Find all lines in the listing that include the word "object", then copy them.

[Dataset items]
•••
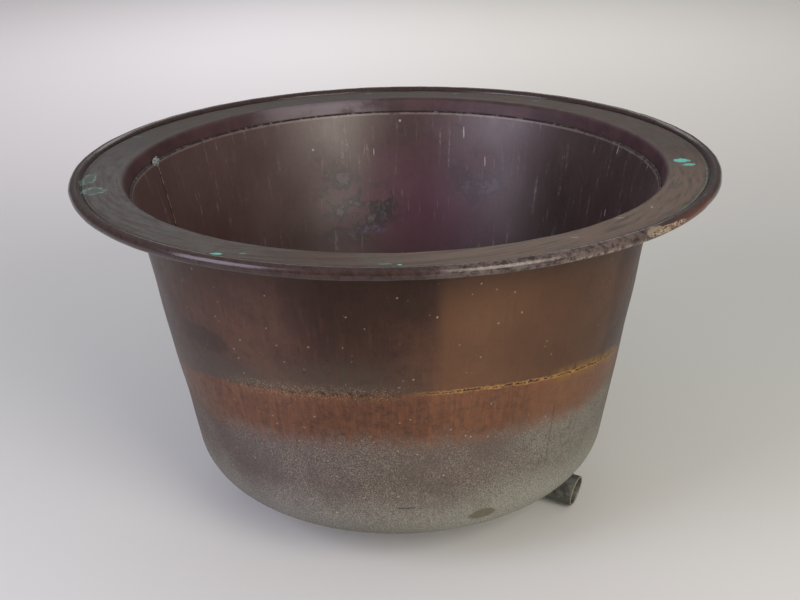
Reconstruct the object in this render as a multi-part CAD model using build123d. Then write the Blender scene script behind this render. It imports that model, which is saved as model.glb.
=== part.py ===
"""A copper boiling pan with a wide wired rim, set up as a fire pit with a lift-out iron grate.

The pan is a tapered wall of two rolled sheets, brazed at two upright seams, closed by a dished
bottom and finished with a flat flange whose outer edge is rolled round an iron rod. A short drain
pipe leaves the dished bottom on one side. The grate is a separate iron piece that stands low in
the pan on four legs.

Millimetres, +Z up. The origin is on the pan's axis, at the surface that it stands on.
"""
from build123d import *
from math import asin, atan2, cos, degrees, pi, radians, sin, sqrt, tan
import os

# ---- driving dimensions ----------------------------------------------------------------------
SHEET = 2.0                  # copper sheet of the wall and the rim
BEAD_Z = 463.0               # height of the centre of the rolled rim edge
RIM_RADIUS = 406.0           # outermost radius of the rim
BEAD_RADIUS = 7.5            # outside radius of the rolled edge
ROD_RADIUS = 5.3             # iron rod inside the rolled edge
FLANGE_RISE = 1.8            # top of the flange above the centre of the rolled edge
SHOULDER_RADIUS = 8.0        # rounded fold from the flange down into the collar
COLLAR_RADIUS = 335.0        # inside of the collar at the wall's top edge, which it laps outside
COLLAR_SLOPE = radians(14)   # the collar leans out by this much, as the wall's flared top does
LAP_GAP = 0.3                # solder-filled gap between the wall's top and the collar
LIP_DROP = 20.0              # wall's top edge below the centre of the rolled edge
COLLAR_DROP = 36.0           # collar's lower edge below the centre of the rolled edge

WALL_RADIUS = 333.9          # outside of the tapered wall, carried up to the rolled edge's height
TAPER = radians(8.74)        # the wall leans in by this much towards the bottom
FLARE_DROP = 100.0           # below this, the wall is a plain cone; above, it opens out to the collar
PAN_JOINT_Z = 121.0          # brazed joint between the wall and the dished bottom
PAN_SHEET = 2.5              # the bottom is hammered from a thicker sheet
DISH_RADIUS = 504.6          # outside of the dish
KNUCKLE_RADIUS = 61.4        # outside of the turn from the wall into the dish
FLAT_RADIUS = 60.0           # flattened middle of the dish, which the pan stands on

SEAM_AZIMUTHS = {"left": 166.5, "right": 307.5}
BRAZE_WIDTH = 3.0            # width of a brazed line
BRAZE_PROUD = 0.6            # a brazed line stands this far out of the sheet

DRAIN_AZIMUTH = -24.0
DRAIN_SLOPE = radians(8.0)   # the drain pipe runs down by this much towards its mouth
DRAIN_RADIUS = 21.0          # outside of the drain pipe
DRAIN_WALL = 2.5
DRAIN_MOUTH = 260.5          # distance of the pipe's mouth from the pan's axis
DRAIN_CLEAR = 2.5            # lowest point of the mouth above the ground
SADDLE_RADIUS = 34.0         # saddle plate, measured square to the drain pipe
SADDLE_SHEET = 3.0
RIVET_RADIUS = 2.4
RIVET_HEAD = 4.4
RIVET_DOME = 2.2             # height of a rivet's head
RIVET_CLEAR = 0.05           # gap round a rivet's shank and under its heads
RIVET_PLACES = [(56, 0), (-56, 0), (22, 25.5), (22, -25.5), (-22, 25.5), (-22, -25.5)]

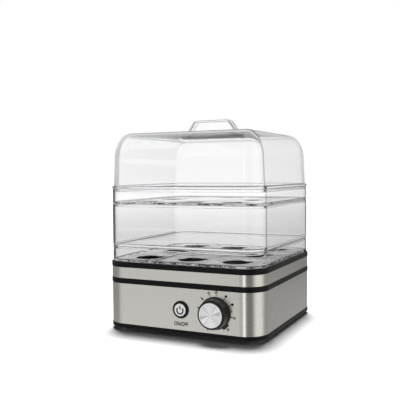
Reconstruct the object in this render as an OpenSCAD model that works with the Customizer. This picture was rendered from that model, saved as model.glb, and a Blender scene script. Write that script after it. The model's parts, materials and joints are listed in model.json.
•••
### [CORRECT ANSWER]
Reconstruct the object in this render as a multi-part CAD model using build123d. Then write the Blender scene script behind this render. It imports that model, which is saved as model.glb.
Reconstruct the object in this render as an OpenSCAD model that works with the Customizer. This picture was rendered from that model, saved as model.glb, and a Blender scene script. Write that script after it. The model's parts, materials and joints are listed in model.json.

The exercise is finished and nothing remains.